## TASK STATEMENT
Show all lines holding "FreeCAD".

## LISTED ENTRIES
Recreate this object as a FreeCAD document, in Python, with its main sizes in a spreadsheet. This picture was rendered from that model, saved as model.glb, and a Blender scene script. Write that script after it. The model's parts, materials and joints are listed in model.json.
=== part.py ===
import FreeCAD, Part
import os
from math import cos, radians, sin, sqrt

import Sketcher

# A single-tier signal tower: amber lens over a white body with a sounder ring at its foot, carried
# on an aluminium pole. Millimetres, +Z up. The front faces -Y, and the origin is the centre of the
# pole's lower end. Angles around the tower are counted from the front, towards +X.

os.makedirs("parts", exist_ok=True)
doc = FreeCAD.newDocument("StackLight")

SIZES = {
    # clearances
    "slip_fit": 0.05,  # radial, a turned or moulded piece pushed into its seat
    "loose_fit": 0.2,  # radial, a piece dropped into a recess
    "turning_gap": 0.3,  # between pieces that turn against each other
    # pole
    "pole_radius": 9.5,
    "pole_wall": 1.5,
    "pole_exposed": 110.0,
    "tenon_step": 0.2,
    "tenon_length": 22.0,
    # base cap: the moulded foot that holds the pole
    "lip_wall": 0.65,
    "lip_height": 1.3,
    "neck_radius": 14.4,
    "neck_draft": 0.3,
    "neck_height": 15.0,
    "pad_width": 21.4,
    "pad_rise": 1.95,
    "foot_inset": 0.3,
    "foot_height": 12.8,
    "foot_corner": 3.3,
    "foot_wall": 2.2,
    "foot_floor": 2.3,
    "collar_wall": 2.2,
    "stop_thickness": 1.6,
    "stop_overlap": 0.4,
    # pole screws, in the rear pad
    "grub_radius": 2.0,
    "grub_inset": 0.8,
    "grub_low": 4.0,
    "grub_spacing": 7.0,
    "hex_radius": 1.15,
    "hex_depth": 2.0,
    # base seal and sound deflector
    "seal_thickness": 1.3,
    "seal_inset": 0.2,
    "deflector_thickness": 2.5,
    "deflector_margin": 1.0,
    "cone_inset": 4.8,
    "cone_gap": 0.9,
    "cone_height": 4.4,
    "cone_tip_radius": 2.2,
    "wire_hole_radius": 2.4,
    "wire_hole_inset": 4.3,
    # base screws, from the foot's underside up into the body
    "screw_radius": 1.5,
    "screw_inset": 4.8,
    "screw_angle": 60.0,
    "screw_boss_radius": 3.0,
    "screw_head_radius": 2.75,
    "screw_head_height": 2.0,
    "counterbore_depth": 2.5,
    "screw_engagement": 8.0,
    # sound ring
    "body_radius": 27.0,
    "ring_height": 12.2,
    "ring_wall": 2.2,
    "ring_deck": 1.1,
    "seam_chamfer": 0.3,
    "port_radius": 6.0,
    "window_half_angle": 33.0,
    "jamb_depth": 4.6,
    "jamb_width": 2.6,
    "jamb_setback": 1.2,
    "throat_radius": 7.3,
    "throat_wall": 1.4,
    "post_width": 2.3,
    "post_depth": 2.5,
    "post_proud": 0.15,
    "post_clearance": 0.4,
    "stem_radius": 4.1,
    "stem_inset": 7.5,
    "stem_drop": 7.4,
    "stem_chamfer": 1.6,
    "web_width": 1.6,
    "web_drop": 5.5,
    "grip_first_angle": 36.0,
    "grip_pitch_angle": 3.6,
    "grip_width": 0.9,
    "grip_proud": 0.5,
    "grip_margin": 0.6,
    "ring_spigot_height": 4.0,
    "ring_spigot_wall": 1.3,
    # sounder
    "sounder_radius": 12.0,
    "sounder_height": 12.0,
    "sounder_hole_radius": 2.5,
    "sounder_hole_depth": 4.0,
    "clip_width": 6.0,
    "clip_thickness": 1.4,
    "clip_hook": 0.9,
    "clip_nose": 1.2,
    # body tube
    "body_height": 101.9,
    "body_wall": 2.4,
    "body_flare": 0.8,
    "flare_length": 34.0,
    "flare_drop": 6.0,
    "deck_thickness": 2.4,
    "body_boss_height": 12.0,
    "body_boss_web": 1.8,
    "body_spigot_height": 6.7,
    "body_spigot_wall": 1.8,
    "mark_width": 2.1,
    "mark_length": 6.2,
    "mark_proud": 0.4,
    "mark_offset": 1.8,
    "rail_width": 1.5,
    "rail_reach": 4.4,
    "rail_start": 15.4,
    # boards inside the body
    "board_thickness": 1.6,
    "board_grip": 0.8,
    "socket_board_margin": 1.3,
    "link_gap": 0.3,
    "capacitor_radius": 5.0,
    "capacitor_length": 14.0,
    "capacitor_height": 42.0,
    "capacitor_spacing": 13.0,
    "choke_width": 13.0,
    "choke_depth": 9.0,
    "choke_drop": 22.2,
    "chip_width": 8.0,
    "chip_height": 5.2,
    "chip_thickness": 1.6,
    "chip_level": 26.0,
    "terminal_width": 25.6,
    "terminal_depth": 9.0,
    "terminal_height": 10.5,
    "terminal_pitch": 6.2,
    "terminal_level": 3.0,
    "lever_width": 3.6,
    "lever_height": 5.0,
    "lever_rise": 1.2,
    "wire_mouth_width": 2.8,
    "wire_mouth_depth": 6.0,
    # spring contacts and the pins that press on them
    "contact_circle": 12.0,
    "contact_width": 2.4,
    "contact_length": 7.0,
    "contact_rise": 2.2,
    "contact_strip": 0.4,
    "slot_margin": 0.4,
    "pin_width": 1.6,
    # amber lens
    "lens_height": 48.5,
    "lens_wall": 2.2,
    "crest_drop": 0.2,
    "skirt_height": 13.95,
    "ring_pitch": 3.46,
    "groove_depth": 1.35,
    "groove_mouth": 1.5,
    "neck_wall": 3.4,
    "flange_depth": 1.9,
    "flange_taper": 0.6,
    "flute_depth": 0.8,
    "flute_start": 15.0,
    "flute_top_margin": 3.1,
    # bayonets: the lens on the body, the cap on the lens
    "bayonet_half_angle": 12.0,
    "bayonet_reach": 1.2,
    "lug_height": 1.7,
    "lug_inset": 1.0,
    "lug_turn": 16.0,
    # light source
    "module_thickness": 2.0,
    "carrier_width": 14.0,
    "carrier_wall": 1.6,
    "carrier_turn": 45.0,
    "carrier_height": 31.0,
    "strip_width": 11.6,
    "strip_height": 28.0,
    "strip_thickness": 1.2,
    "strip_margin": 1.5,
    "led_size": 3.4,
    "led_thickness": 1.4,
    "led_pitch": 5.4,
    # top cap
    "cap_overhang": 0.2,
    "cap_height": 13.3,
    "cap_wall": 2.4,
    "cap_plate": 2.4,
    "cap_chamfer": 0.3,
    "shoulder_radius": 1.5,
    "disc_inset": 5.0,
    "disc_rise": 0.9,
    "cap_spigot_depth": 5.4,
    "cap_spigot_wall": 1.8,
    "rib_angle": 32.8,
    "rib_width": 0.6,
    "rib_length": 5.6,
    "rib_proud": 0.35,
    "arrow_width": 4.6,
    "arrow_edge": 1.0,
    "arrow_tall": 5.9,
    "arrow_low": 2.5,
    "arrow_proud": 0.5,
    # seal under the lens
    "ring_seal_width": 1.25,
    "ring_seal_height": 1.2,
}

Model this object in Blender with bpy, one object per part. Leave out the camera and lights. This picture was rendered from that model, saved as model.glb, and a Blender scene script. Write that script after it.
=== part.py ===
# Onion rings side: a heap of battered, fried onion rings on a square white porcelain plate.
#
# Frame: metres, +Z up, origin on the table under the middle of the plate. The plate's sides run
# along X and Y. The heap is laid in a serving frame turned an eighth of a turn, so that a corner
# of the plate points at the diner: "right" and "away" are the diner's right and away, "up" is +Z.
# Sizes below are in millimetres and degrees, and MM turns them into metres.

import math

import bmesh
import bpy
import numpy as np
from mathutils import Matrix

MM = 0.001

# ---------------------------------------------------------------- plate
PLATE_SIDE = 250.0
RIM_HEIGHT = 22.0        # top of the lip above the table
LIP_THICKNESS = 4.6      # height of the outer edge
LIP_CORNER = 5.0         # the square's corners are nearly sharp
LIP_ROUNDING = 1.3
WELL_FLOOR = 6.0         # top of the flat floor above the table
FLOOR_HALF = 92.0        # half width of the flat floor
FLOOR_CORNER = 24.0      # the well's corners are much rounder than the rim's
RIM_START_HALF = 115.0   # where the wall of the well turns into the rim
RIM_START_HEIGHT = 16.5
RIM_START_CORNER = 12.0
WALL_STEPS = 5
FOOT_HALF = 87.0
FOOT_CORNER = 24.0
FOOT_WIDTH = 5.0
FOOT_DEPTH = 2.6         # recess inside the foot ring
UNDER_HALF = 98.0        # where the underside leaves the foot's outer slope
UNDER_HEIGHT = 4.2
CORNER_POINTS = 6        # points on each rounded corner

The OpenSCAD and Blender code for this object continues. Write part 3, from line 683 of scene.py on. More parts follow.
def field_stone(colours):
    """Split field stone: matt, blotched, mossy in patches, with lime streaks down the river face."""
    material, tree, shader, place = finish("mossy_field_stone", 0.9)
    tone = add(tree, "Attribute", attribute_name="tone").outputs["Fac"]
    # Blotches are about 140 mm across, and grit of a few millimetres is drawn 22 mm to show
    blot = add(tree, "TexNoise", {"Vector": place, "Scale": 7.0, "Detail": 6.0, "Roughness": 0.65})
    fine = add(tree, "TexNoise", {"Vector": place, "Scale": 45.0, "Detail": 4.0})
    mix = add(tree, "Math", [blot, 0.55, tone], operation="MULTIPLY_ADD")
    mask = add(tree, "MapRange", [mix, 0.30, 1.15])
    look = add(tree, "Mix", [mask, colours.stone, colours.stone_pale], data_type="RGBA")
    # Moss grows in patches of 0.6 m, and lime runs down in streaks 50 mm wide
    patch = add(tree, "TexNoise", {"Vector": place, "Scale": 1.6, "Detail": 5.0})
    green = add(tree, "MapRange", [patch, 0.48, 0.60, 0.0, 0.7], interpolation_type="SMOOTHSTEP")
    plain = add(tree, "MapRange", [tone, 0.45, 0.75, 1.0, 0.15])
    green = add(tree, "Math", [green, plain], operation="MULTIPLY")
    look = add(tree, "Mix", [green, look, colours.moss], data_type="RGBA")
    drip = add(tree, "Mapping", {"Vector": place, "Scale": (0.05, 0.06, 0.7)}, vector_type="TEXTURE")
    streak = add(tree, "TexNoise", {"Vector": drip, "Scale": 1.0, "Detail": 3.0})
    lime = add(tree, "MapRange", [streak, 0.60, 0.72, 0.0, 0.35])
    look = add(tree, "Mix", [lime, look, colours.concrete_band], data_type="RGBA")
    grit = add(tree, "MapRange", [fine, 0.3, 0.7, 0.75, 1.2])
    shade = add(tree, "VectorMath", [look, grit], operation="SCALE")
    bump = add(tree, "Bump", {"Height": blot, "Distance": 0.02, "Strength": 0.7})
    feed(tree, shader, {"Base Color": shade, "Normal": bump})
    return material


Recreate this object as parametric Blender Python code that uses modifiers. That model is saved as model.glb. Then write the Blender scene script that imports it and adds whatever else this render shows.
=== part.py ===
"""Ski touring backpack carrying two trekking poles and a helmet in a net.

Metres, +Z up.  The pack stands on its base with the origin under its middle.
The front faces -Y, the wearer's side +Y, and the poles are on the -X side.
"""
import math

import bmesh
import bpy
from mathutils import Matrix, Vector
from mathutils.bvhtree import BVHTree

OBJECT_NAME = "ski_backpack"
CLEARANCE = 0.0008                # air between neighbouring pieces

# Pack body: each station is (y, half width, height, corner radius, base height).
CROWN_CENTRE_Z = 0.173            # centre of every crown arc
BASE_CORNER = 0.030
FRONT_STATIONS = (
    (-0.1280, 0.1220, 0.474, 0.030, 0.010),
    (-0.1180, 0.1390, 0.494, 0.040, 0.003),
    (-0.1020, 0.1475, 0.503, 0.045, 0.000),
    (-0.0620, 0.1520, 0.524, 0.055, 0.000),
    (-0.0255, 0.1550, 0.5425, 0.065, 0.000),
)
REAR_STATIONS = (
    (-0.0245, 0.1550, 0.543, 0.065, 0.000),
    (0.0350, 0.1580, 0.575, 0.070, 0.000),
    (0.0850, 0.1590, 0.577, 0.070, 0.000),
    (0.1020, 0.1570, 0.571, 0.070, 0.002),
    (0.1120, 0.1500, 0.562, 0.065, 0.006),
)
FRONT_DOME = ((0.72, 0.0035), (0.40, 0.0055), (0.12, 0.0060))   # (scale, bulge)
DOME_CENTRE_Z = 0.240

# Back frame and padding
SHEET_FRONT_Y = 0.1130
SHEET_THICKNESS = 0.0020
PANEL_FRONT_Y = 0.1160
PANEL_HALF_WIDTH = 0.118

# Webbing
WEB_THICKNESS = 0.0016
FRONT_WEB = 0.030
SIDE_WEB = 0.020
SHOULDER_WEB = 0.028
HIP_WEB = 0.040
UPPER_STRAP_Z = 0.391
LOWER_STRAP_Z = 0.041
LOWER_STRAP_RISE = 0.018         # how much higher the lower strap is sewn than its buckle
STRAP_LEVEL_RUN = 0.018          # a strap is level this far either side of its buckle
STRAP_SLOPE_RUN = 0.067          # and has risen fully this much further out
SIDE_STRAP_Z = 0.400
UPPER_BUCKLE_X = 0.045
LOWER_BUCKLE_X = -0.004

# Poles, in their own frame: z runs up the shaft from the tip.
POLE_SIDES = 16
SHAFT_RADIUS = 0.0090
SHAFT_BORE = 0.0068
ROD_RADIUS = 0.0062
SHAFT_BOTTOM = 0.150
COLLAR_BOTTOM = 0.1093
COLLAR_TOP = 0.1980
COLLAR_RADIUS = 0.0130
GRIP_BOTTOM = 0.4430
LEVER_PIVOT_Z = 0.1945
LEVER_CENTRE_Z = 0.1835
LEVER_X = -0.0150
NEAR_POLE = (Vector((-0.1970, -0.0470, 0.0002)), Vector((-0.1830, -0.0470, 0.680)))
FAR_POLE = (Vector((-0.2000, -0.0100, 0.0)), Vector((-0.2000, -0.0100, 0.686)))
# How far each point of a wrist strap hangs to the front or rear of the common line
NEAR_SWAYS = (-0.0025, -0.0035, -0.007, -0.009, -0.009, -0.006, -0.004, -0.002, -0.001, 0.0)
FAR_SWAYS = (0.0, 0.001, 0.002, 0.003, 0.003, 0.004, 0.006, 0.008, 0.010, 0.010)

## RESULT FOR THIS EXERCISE
Recreate this object as a FreeCAD document, in Python, with its main sizes in a spreadsheet. This picture was rendered from that model, saved as model.glb, and a Blender scene script. Write that script after it. The model's parts, materials and joints are listed in model.json.
import FreeCAD, Part
doc = FreeCAD.newDocument("StackLight")